Reviewing the modern persistence of persistence of sentencing guidelines

This new piece appearing on SSRN, which is titled "Guidelines as Guidelines: Lessons from the History of Sentencing Reform," ensured itself a mention on this blog by mentioning this blog in its abstract.  But, as the abstract for this piece suggests, there are other reasons why the piece is recommended reading: 

Over the last thirty years, sentencing guidelines have become an increasingly prominent feature of the American criminal justice system.  Between the Supreme Court’s Apprendi-Blakely-Booker line of cases, dedicated law reviews like the Federal Sentencing Reporter, multitudinous other law review pieces, and Doug Berman’s famous sentencing blog, a great deal of ink has been spilled discussing the contours and future of guidelines reform.  Most of this scholarship, however, falls in one of two camps.  In one camp are scholars who chronicle the history of sentencing guidelines in particular states.  In the other are scholars who discuss guidelines as a national phenomenon, but mostly with an eye to exposing the flaws in the federal system, or offering suggestions for future reformers.  Most scholars in the latter camp use the states as foils for the federal system, and chronicle the former as a success story and the latter as a failure.
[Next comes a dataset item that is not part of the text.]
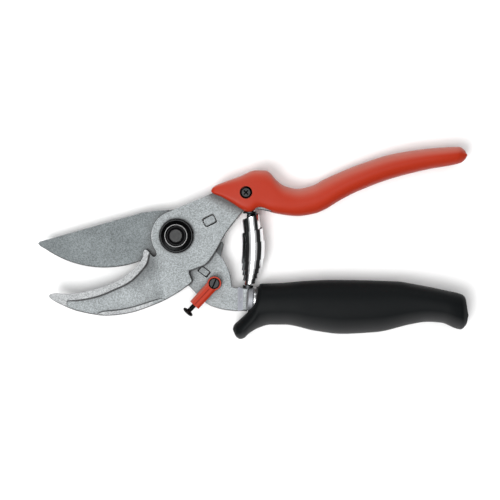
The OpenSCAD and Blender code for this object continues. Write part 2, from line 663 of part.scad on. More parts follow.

This Note is different. It has one essential goal: offering an explanation for the persistence of sentencing guidelines in American jurisprudence at large. As some scholars have noted, state guidelines survived and thrived in the face of Blakely.  At the same time, the federal guidelines still govern the outcome in around 85% of criminal cases, despite being panned as a failure and rendered purely advisory by the Supreme Court.  This Note attempts to account for this persistence by offering a somewhat abstract “model” for guidelines resilience.  In particular, this Note draws upon the states’ experience to argue that guidelines are most successful when they represent a diversely composed commission’s collaborative effort to administer and regulate criminal sentencing rather than revise substantive criminal law.  Yet this Note also accounts for the federal experience as well.  It argues that when guidelines reform ambitiously attempts to do more — when the guidelines embody a new, draconian criminal code intended dramatically to alter sentencing practice, and the commission acts “legislatively” in defining and ranking crimes — such reform prompts eventual opposition and evasion, and ultimately some form of external moderation is a necessary precondition for continued survival.  I argue that for the federal system, Booker served that role.  I conclude by exploring what this history may mean for the future.

This model — part historical and part theoretical — is by no means perfect.  But it represents an important first step in synthesizing the history of guidelines reform — a step that may well prove helpful for future sentencing reformers.